Tuesday, December 23, 2008

Book Cover Hall of Fame

Perhaps you once dreamed of writing the Great American Novel. As the years rolled by you began to settle on just a novel, any novel. As more years rolled by you decided that writing the annual PTA newsletter was good enough.

Well, don't give up those dreams just yet. Take heart from the example of Sophie Feodorovna Rostopchine, aka La Comtesse de Ségur. She published her first novel in 1857 at the age of 58 and over the next 15 years published 13 more. The last one came out on 1872, two years before she died.

From a family of Mongolian origin, her father was a Russian general and later a foreign affairs minister. Some claim it was he who set Moscow ablaze in 1812, forcing the retreat of Napoleon. No hard feelings lingered against the French, it would seem, for the family ended up in France in 1817 under the Bourbon Restoration.

Sophie married into the aristocracy and an unhappy marriage with infrequent conjugal visits. Each one apparently resulting in another child. She had eight in all.

If you could judge a book by its cover Un bon petit Diable (1865) would qualify as a doozy. Presenting this cover, purchased for 30 cents at an ubiquitous vide-grenier, a yard sale, is the whole reason for this post.

And what is the book about? It takes place in Scotland beginning in 1842. A Dickensian tale, young Charles is raised by a greedy and tyrannical woman called Mac'Miche. To avenge his mistreatment he and a servant, Betty, begin to play devilish tricks on the woman. During the course of the novel he meets a young blind girl named Juliette, who becomes the good little angel to his good little devil.

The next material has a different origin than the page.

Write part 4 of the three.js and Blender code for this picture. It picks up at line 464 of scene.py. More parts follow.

The theme of child abuse and rehabilitation via kindness and Christain virtue was apparently a theme common to many of the Countess's books.

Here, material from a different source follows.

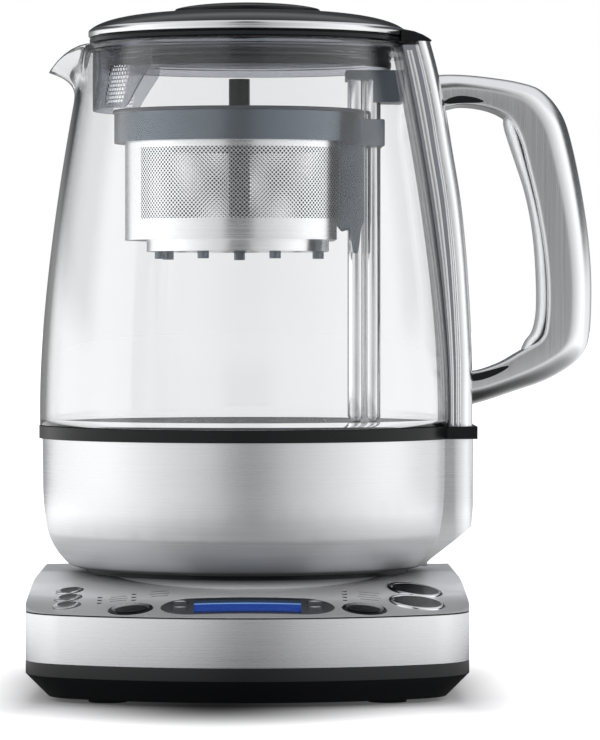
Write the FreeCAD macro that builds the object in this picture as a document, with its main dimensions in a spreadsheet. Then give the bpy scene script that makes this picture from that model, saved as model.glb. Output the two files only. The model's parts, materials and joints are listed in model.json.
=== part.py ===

This cover from the 1930 edition is probably the best of all the book's many editions.

We can't vouch for the book itself, though you may have a go at it if you read French....


  1. My first impression of the cover was that this was one remarkable fart.

    But what's with the keys, flapping in the wind?

  2. Reminds me of an article by Gladwell that I read years ago, concerning: Galenson's “Old Masters and Young Geniuses: The Two Life Cycles of Artistic Creativity.”